▸ **Problem to work on**: Repeat the lines that follow, leaving nothing out.
(begin)
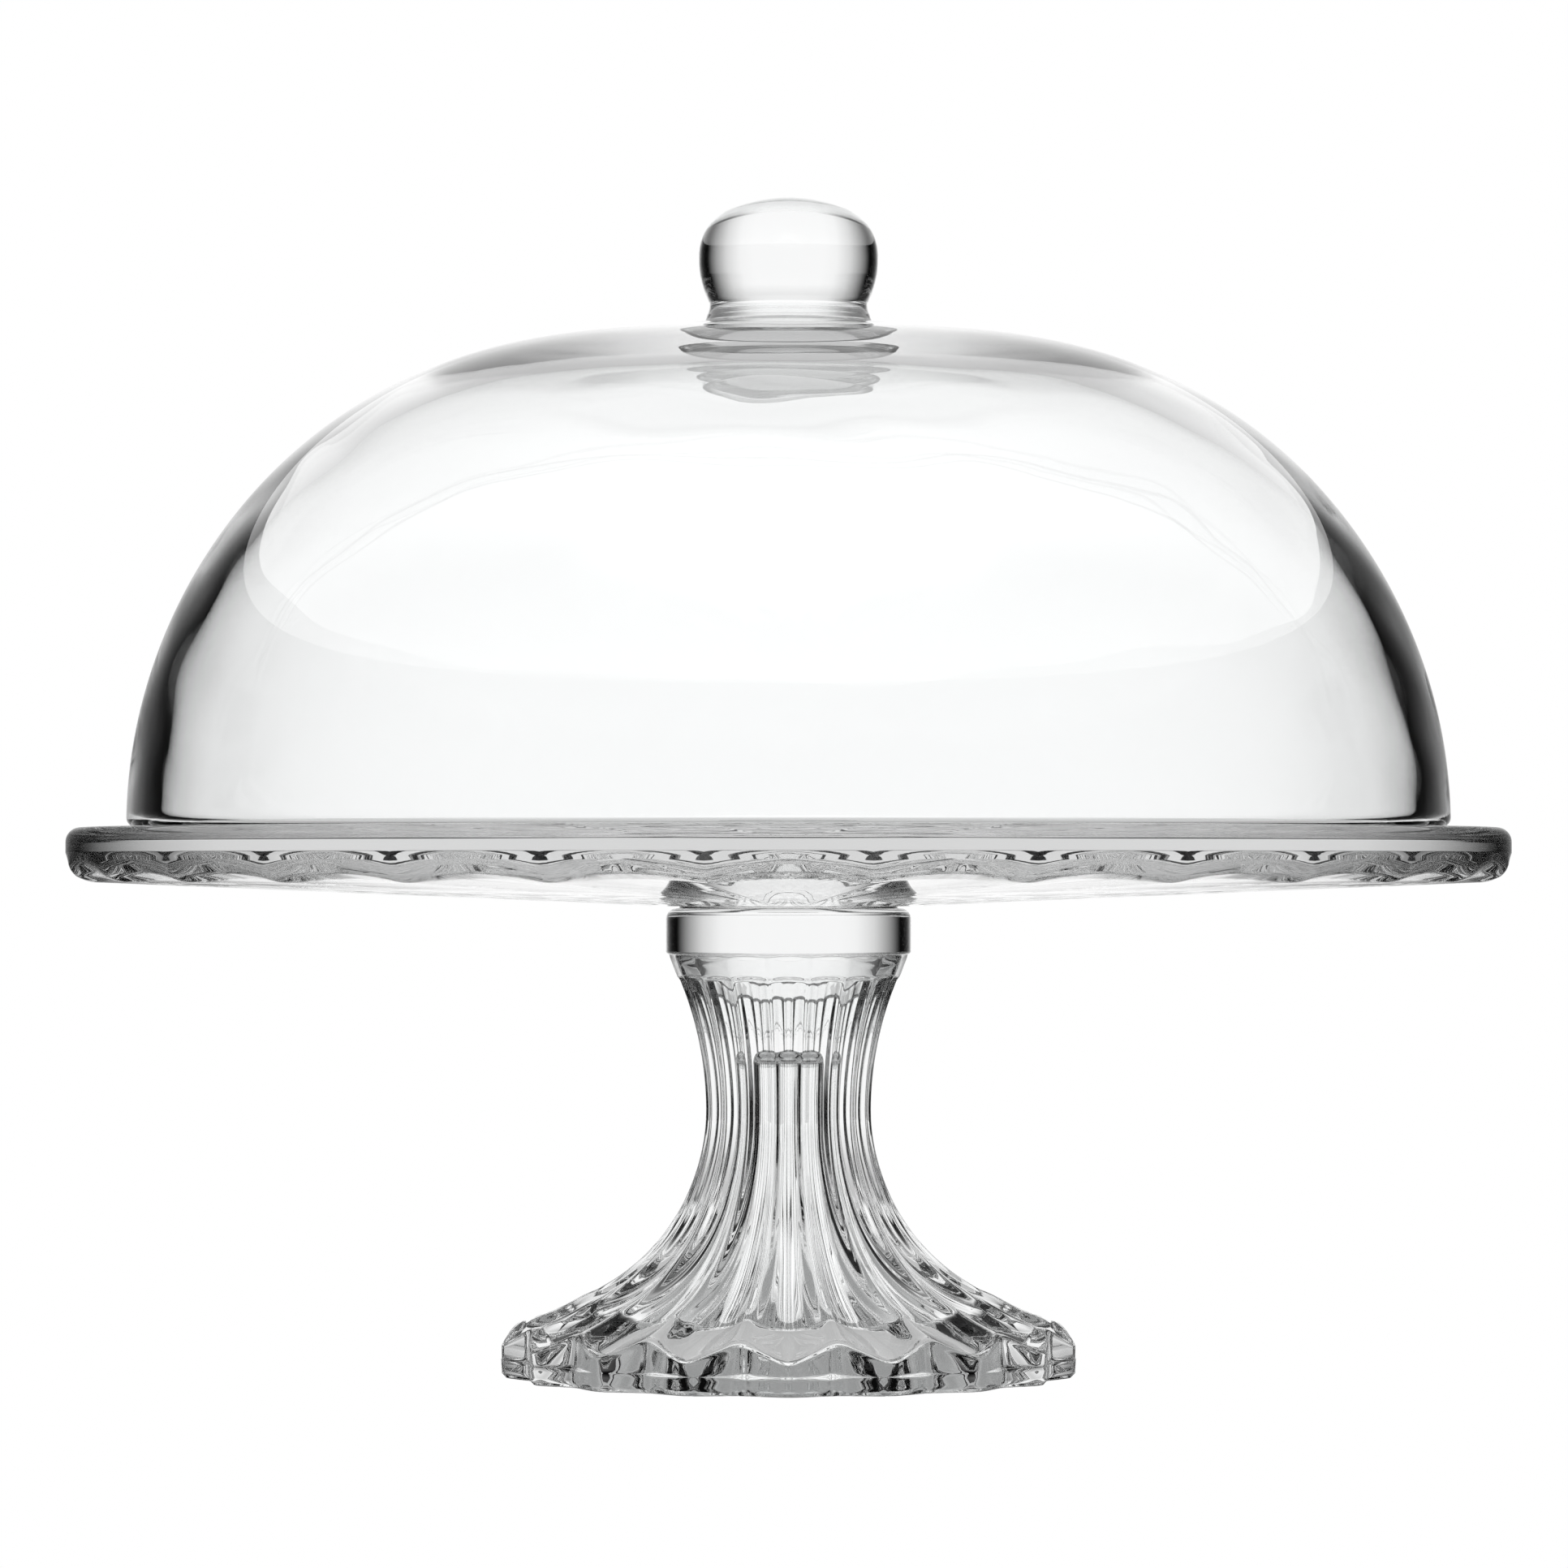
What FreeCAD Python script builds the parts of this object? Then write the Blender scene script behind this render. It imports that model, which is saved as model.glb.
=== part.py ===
import FreeCAD, Part
import math
import os
import Sketcher
from FreeCAD import Placement, Rotation, Vector

# A clear pressed-glass cake stand with its dome.  Millimetres, +Z up, the origin
# at the centre of the foot's resting plane.

FLUTE_COUNT = 18
EDGE_CUT_COUNT = 30
FULL_TURN = 360.0
NOTCH_REACH = 1.6  # how far a star notch runs past the star's tips, as a share of its side
# the cut patterns start at +X; this turns a piece so that one cut faces the front, at -Y
FACING_FRONT = Placement(Vector(), Rotation(Vector(0, 0, 1), -90))

SIZES = {
    # plate
    "plate_radius": 160.0,
    "plate_top": 121.4,
    "plate_edge_bottom": 109.2,
    "plate_edge_inset": 153.5,
    "plate_top_rounding": 3.0,
    "plate_bottom_rounding": 4.5,
    "boss_radius": 29.0,
    "boss_bottom": 104.0,
    "edge_cut_radius": 45.0,
    "edge_cut_depth": 2.6,
    "edge_cut_reach": 151.0,
    "petal_cut_radius": 70.0,
    "petal_cut_depth": 1.0,
    "petal_cut_reach": 119.0,
    # bond between the plate's boss and the collar
    "bond_thickness": 0.4,
    "bond_radius": 25.0,
    # pedestal
    "collar_radius": 27.3,
    "collar_bottom": 93.3,
    "collar_rounding": 2.0,
    "neck_radius": 25.6,
    "neck_height": 90.3,
    "waist_radius": 18.7,
    "waist_height": 58.9,
    "upper_curve": 74.5,
    "lower_curve": 43.7,
    "flare_radius": 46.0,
    "flare_height": 18.4,
    "shoulder_radius": 57.0,
    "shoulder_height": 12.6,
    "brim_radius": 62.5,
    "brim_height": 9.5,
    "star_tip_radius": 64.8,
    "star_valley_radius": 60.0,
    "rim_height": 6.0,
    "foot_bevel": 1.2,
    "flute_radius": 5.0,
    "flute_depth": 1.3,
    "scoop_radius": 14.0,
    "scoop_drop": 4.3,
    # hollow of the pedestal
    "hollow_top": 72.4,
    "hollow_radius": 8.6,
    "hollow_throat": 52.0,
    "hollow_curve": 46.0,
    "hollow_flare_radius": 42.0,
    "hollow_flare_height": 10.5,
    "hollow_mouth": 52.5,
    # dome
    "dome_radius": 146.7,
    "dome_wall": 7.6,
    "side_curve": 112.2,
    "shoulder_join_radius": 120.25,
    "shoulder_join_height": 193.83,
    "shoulder_curve": 103.2,
    "crown_join_radius": 56.14,
    "crown_join_height": 229.39,
    "crown_curve": 393.3,
    "inner_side_curve": 105.0,
    "inner_shoulder_radius": 114.95,
    "inner_shoulder_height": 189.4,
    "inner_shoulder_curve": 95.6,
    "inner_crown_radius": 54.9,
    "inner_crown_height": 221.2,
    "inner_crown_curve": 943.0,
    "dome_rim_rounding": 2.2,
    # knob
    "knob_top": 262.0,
    "knob_radius": 20.0,
    "knob_widest": 248.6,
    "knob_cap_radius": 14.4,
    "knob_cap_height": 258.9,
    "knob_shoulder_curve": 11.0,
    "knob_cheek_curve": 17.0,
    "knob_neck_radius": 17.6,
    "knob_neck_height": 238.2,
    "knob_foot_radius": 19.2,
}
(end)
▸ **Response for this exercise**:
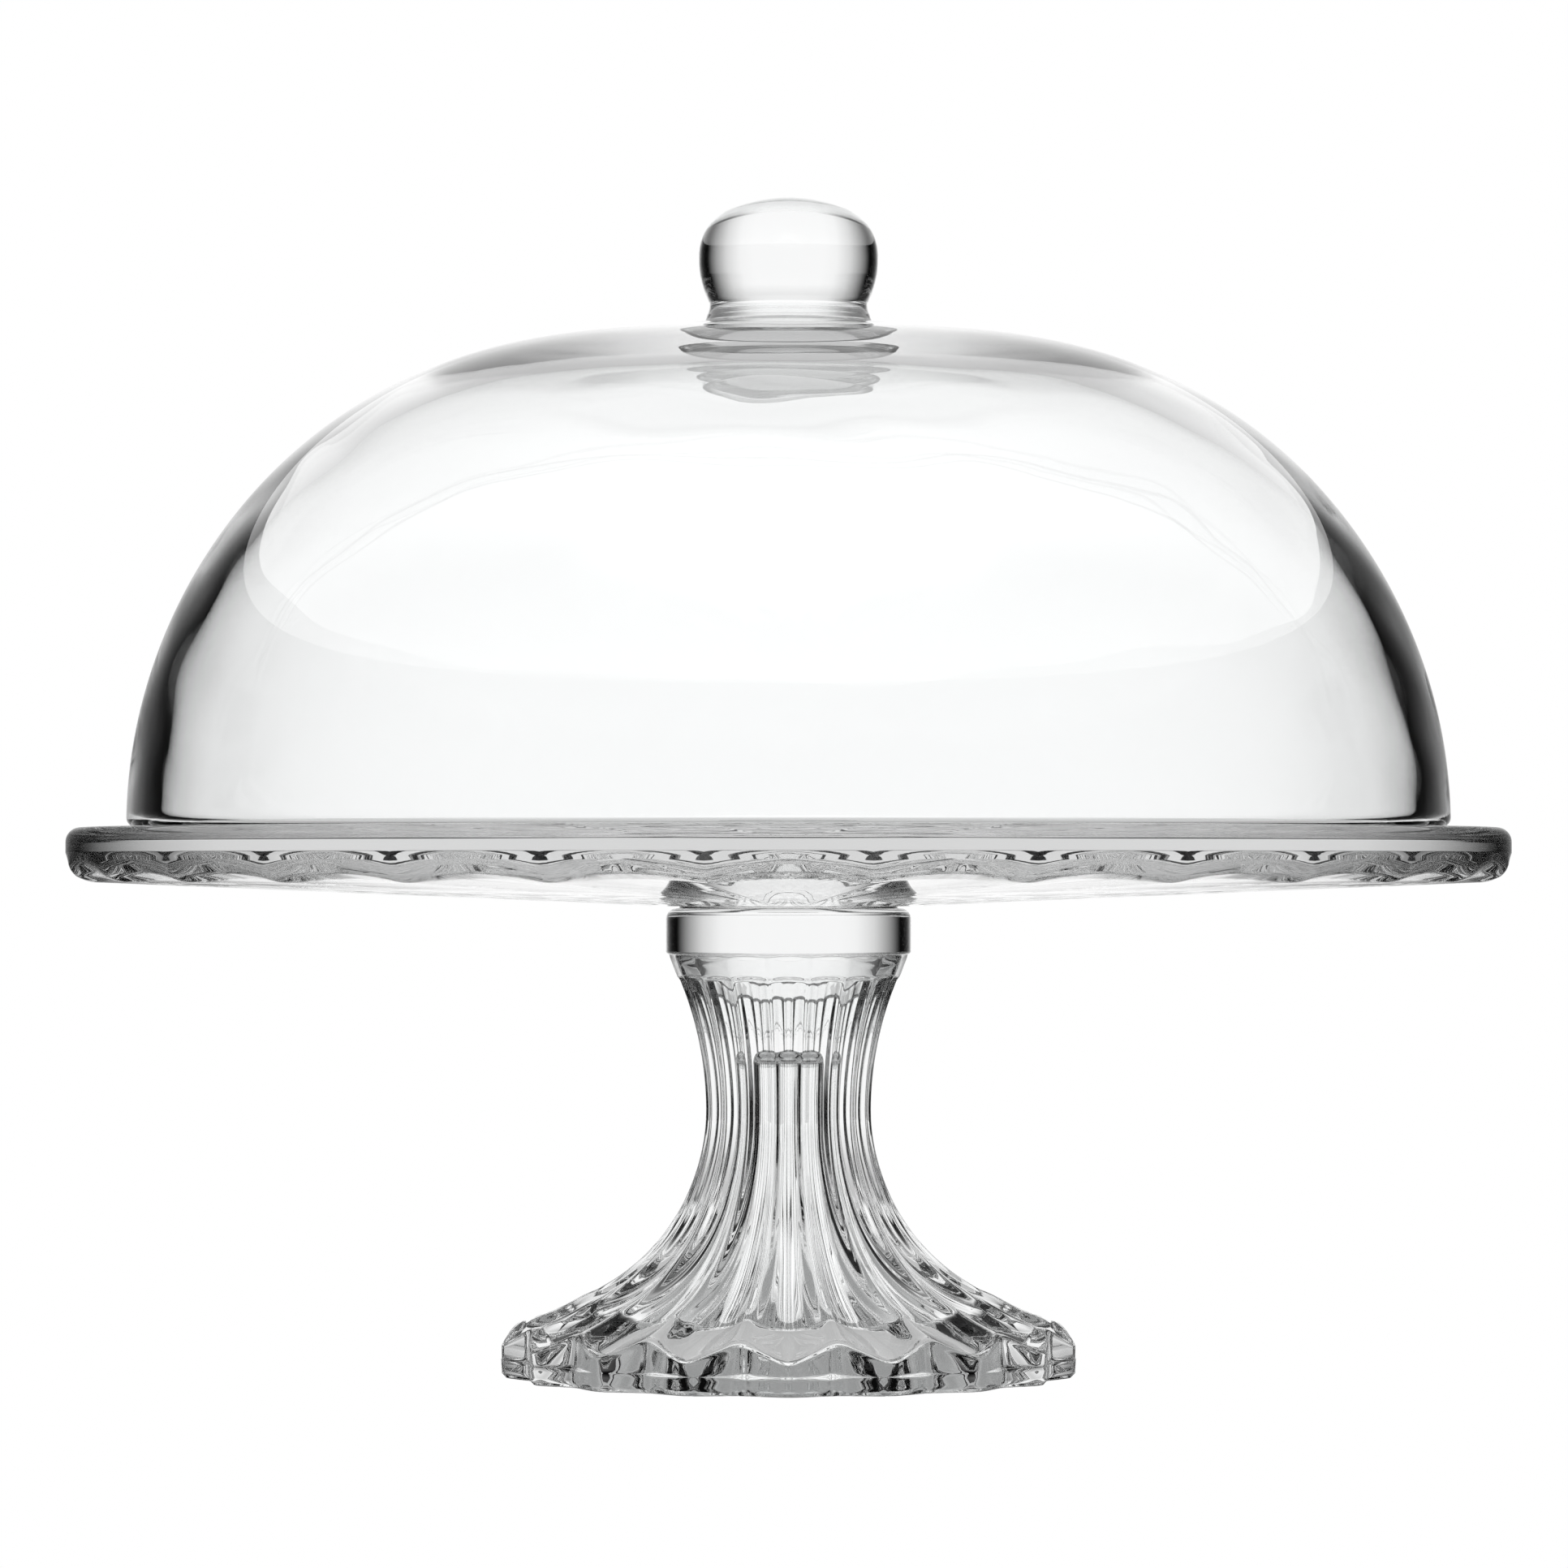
What FreeCAD Python script builds the parts of this object? Then write the Blender scene script behind this render. It imports that model, which is saved as model.glb.
=== part.py ===
import FreeCAD, Part
import math
import os
import Sketcher
from FreeCAD import Placement, Rotation, Vector

# A clear pressed-glass cake stand with its dome.  Millimetres, +Z up, the origin
# at the centre of the foot's resting plane.

FLUTE_COUNT = 18
EDGE_CUT_COUNT = 30
FULL_TURN = 360.0
NOTCH_REACH = 1.6  # how far a star notch runs past the star's tips, as a share of its side
# the cut patterns start at +X; this turns a piece so that one cut faces the front, at -Y
FACING_FRONT = Placement(Vector(), Rotation(Vector(0, 0, 1), -90))

SIZES = {
    # plate
    "plate_radius": 160.0,
    "plate_top": 121.4,
    "plate_edge_bottom": 109.2,
    "plate_edge_inset": 153.5,
    "plate_top_rounding": 3.0,
    "plate_bottom_rounding": 4.5,
    "boss_radius": 29.0,
    "boss_bottom": 104.0,
    "edge_cut_radius": 45.0,
    "edge_cut_depth": 2.6,
    "edge_cut_reach": 151.0,
    "petal_cut_radius": 70.0,
    "petal_cut_depth": 1.0,
    "petal_cut_reach": 119.0,
    # bond between the plate's boss and the collar
    "bond_thickness": 0.4,
    "bond_radius": 25.0,
    # pedestal
    "collar_radius": 27.3,
    "collar_bottom": 93.3,
    "collar_rounding": 2.0,
    "neck_radius": 25.6,
    "neck_height": 90.3,
    "waist_radius": 18.7,
    "waist_height": 58.9,
    "upper_curve": 74.5,
    "lower_curve": 43.7,
    "flare_radius": 46.0,
    "flare_height": 18.4,
    "shoulder_radius": 57.0,
    "shoulder_height": 12.6,
    "brim_radius": 62.5,
    "brim_height": 9.5,
    "star_tip_radius": 64.8,
    "star_valley_radius": 60.0,
    "rim_height": 6.0,
    "foot_bevel": 1.2,
    "flute_radius": 5.0,
    "flute_depth": 1.3,
    "scoop_radius": 14.0,
    "scoop_drop": 4.3,
    # hollow of the pedestal
    "hollow_top": 72.4,
    "hollow_radius": 8.6,
    "hollow_throat": 52.0,
    "hollow_curve": 46.0,
    "hollow_flare_radius": 42.0,
    "hollow_flare_height": 10.5,
    "hollow_mouth": 52.5,
    # dome
    "dome_radius": 146.7,
    "dome_wall": 7.6,
    "side_curve": 112.2,
    "shoulder_join_radius": 120.25,
    "shoulder_join_height": 193.83,
    "shoulder_curve": 103.2,
    "crown_join_radius": 56.14,
    "crown_join_height": 229.39,
    "crown_curve": 393.3,
    "inner_side_curve": 105.0,
    "inner_shoulder_radius": 114.95,
    "inner_shoulder_height": 189.4,
    "inner_shoulder_curve": 95.6,
    "inner_crown_radius": 54.9,
    "inner_crown_height": 221.2,
    "inner_crown_curve": 943.0,
    "dome_rim_rounding": 2.2,
    # knob
    "knob_top": 262.0,
    "knob_radius": 20.0,
    "knob_widest": 248.6,
    "knob_cap_radius": 14.4,
    "knob_cap_height": 258.9,
    "knob_shoulder_curve": 11.0,
    "knob_cheek_curve": 17.0,
    "knob_neck_radius": 17.6,
    "knob_neck_height": 238.2,
    "knob_foot_radius": 19.2,
}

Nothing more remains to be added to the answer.